Start GIVEN INFORMATION

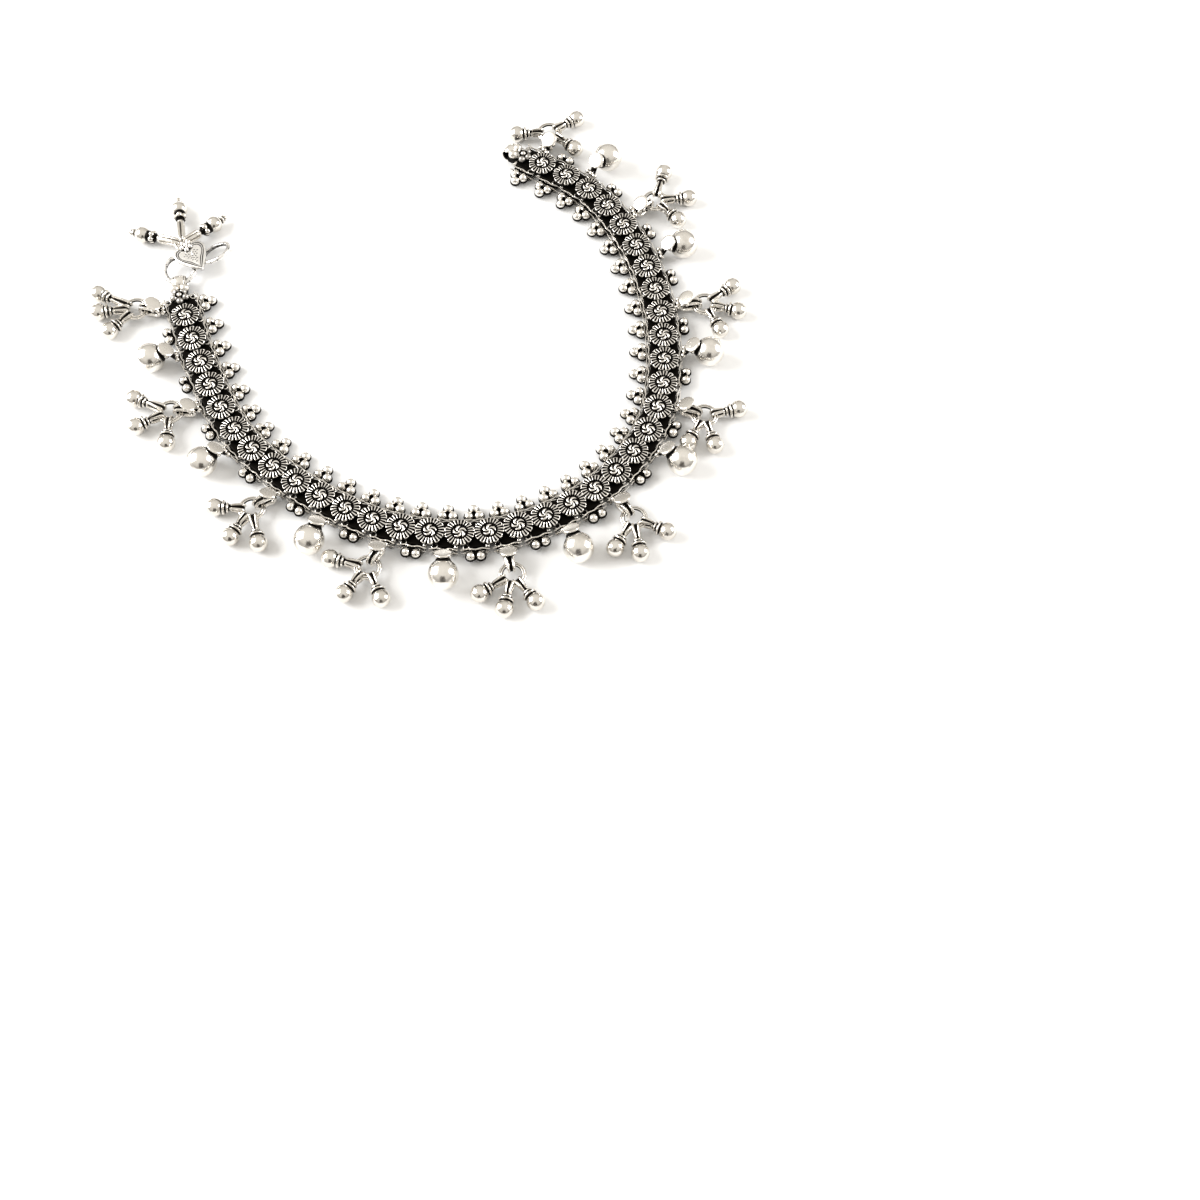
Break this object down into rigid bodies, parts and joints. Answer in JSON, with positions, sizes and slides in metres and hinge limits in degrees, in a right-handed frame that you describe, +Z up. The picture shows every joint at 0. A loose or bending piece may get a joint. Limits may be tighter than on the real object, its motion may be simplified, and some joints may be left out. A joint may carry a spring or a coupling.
{
  "type": "payal anklet",
  "caption": "Flexible payal anklet of linked rosettes with granule trefoils, round bells, clustered drops and a heart-plate hook, lying open in a horseshoe.",
  "frame": {"origin": "under the middle of the anklet's box, on the surface that it lies on", "axes": "+Z up; +X across the horseshoe, from the hook's side to the free side; +Y from the closed bend towards the two open ends"},
  "size_m": [0.156, 0.142, 0.0068],
  "materials": {
    "antiqued_band": "oxidised white metal: polished highs, near-black recesses",
    "polished_bell": "softly polished warm white metal with fine scuffs and a dark seam",
    "antiqued_drop": "warm white metal, oxidised in the collars' grooves",
    "polished_hook": "satin white metal wire and plate, oxidised in the plate's grooves"
  },
  "bodies": {
    "root": {"link_01": "antiqued_band", "link_02": "antiqued_band", "link_03": "antiqued_band", "link_04": "antiqued_band", "link_05": "antiqued_band", "link_06": "antiqued_band", "link_07": "antiqued_band", "link_08": "antiqued_band", "link_09": "antiqued_band", "link_10": "antiqued_band", "link_11": "antiqued_band", "link_12": "antiqued_band", "link_13": "antiqued_band", "link_14": "antiqued_band", "link_15": "antiqued_band", "link_16": "antiqued_band", "link_17": "antiqued_band", "link_18": "antiqued_band", "link_19": "antiqued_band", "link_20": "antiqued_band", "link_21": "antiqued_band", "link_22": "antiqued_band", "link_23": "antiqued_band", "link_24": "antiqued_band", "link_25": "antiqued_band", "link_26": "antiqued_band", "link_27": "antiqued_band", "link_28": "antiqued_band", "link_29": "antiqued_band", "link_30": "antiqued_band", "link_31": "antiqued_band", "link_32": "antiqued_band", "link_33": "antiqued_band", "link_34": "antiqued_band", "link_35": "antiqued_band", "link_36": "antiqued_band", "link_37": "antiqued_band", "bell_01": "polished_bell", "bell_02": "polished_bell", "bell_03": "polished_bell", "bell_04": "polished_bell", "bell_05": "polished_bell", "bell_06": "polished_bell", "bell_07": "polished_bell", "bell_08": "polished_bell", "bell_09": "polished_bell", "drop_cluster_01": "antiqued_drop", "drop_cluster_02": "antiqued_drop", "drop_cluster_03": "antiqued_drop", "drop_cluster_04": "antiqued_drop", "drop_cluster_05": "antiqued_drop", "drop_cluster_06": "antiqued_drop", "drop_cluster_07": "antiqued_drop", "drop_cluster_08": "antiqued_drop", "drop_cluster_09": "antiqued_drop", "drop_cluster_10": "antiqued_drop", "clasp_end": "antiqued_band", "free_end": "antiqued_band", "clasp_hook": "polished_hook", "clasp_charms": "antiqued_drop"}
  },
  "joints": []
}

End GIVEN INFORMATION

- WHAT IS REQUIRED
Filter for "joints". Return all lines that hold it.

- ANSWER
Break this object down into rigid bodies, parts and joints. Answer in JSON, with positions, sizes and slides in metres and hinge limits in degrees, in a right-handed frame that you describe, +Z up. The picture shows every joint at 0. A loose or bending piece may get a joint. Limits may be tighter than on the real object, its motion may be simplified, and some joints may be left out. A joint may carry a spring or a coupling.
  "joints": []